Margherita Cesaretti      Costanza De Rogatis       Alessandro Pace       Barbel Reinhard

Shameless

 9 December 2011–20 April , 2012

Alla radice della vergogna sta l’alterità, la presenza dell’osservatore da un lato e l’essere esposto allo sguardo dall’altro lato. Guardando si svela qualcosa che doveva rimanere nascosto al giudizio altrui e lo si rende oggetto di una valutazione condizionata da norme sociali. La parola shame deriva dal termine indogermanico kam, che significa coprire, nascondere, rendere inaccessibile allo sguardo che penetra e smaschera. Il progetto proposto tramite il lavoro dei quattro fotografi riflette su aspetti della vergogna provocati dall’essere scoperto, ma anche dall’atto di svelare.

La fotografia come mezzo visivo registra l’oggetto dello sguardo fissandolo e isolandolo nel tempo, testimoniandolo, moltiplicandolo nell’esibirlo.

Kam riflette sulle implicazioni sociali della vergogna, si muove tra i due poli dell’essere soggetto o oggetto che ne segnano la presenza o la totale assenza. Lo sguardo che penetra la superficie e arriva in zone intime, normalmente protette da esso è tematizzato sia nel lavoro Cere di Margherita Cesaretti, sia in L’irrequietezza della sospensione di Alessandro Pace. Questo guardare oltre un certo limite può creare disagio tramite lo sguardo intruso, che penetra e smaschera. le Cere espongono un corpo vivo, sezionato nelle sue parti anatomiche e l’interiorità dell’essere umano sotto la pelle che protegge e delinea il confine con il mondo esterno.
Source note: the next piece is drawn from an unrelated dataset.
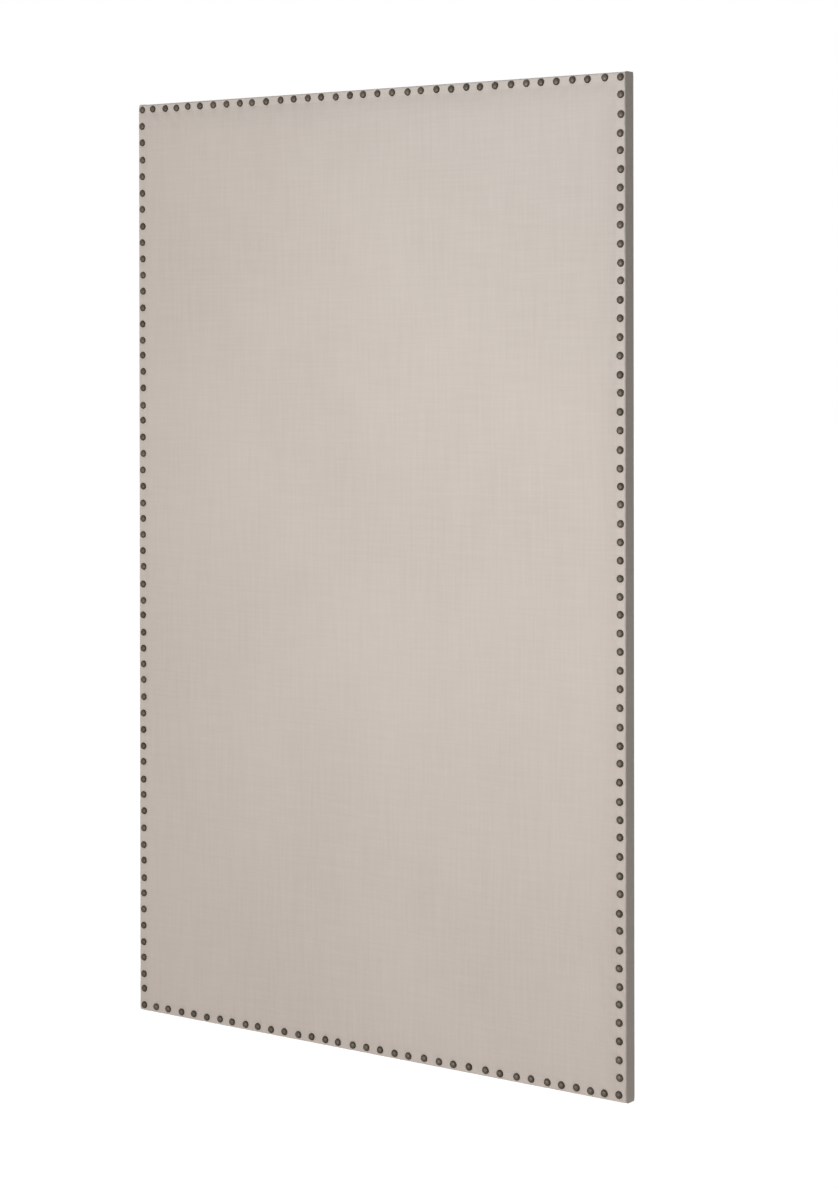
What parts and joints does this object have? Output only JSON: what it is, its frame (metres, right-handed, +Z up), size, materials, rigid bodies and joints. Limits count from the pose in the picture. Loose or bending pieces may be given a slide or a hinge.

Il lavoro di Alessandro Pace invece si concentra su stanze distrutte dal terremoto dell’Aquila, che abbandonate in fretta e private della loro funzione di luogo intimo sono diventate vittime di intrusione e saccheggiamento testimoniando inoltre il fallimento della ricostruzione.

Costanza De Rogatis ci propone con Fading una panoramica ironica ed amara di situazioni quotidiane che imbarazzano e rendono allo stesso tempo complici chi li scorge. La decadenza del corpo umano ed il tentativo spesso invano di smascherarlo confluisce in un quasi assurdo esibizionismo.

Il Disagio nella civiltà di Bärbel Reinhard riflette sull’esposizione involontaria allo sguardo continuo. Il guardare rende oggetto di una forma di curioso voyerismo gli animali dello zoo che privati della loro sfera intima, si esibiscono senza possibilità di fuga, avendo loro malgrado sentimenti di vergogna. Privati dell’autonomia la loro identità è stata mutata in funzione dell’essere osservati.